Executive recommendations for retail leaders modernizing on Azure
First, treat omnichannel resilience as a board-level operational continuity issue, not a narrow infrastructure project. Revenue protection, customer loyalty, and brand trust now depend on digital service continuity across stores, ecommerce, and fulfillment. That requires cross-functional ownership spanning architecture, security, operations, product, and business leadership.
Second, invest in a platform engineering model that standardizes resilient deployment patterns. Retail organizations that rely on project-by-project architecture decisions usually accumulate inconsistent controls and fragile integrations.

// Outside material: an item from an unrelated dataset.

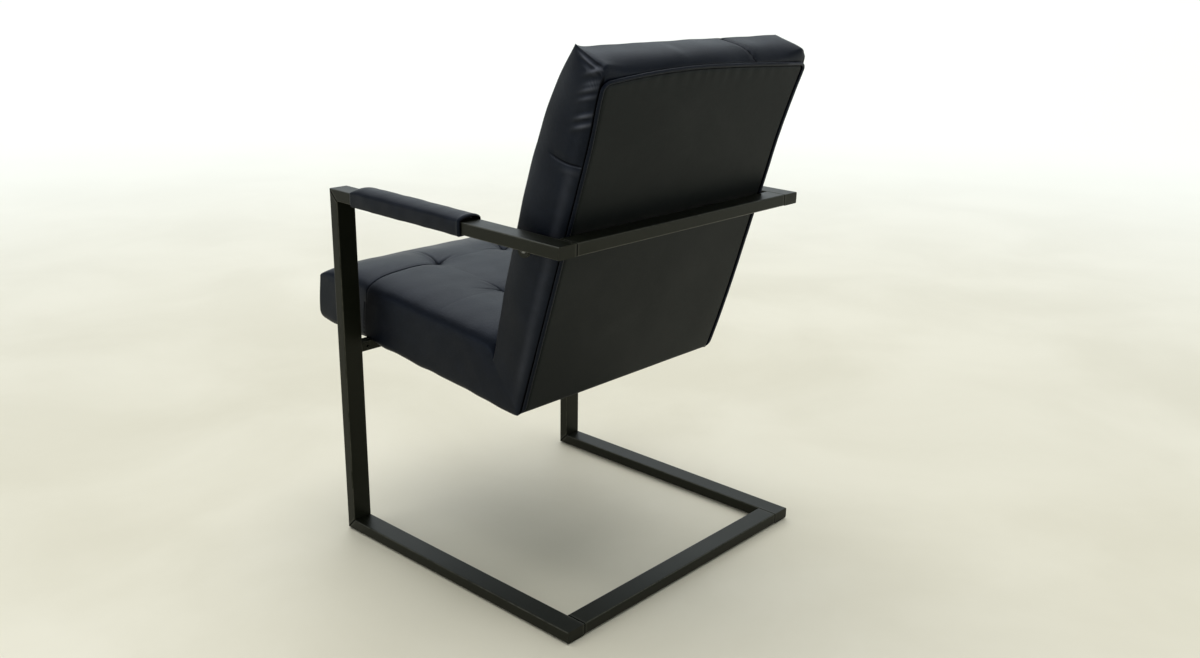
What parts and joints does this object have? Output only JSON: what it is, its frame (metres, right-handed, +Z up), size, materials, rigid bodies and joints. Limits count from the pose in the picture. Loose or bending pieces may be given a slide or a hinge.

Standardized Azure landing zones, reusable infrastructure automation, and governed CI/CD pipelines create a more scalable operating model.
Third, align resilience targets to business journeys and realistic failure scenarios. Focus on what happens when a region degrades during a promotion, when ERP synchronization is delayed, when a payment provider slows down, or when store connectivity becomes intermittent. These scenarios produce more useful architecture decisions than generic uptime targets.
Finally, make resilience measurable. Define service objectives, test failover regularly, review incident patterns, and connect technical metrics to commercial outcomes. In Azure retail environments, resilience engineering delivers the greatest value when it becomes part of the enterprise cloud operating model, the DevOps workflow, and the governance framework that guides modernization at scale.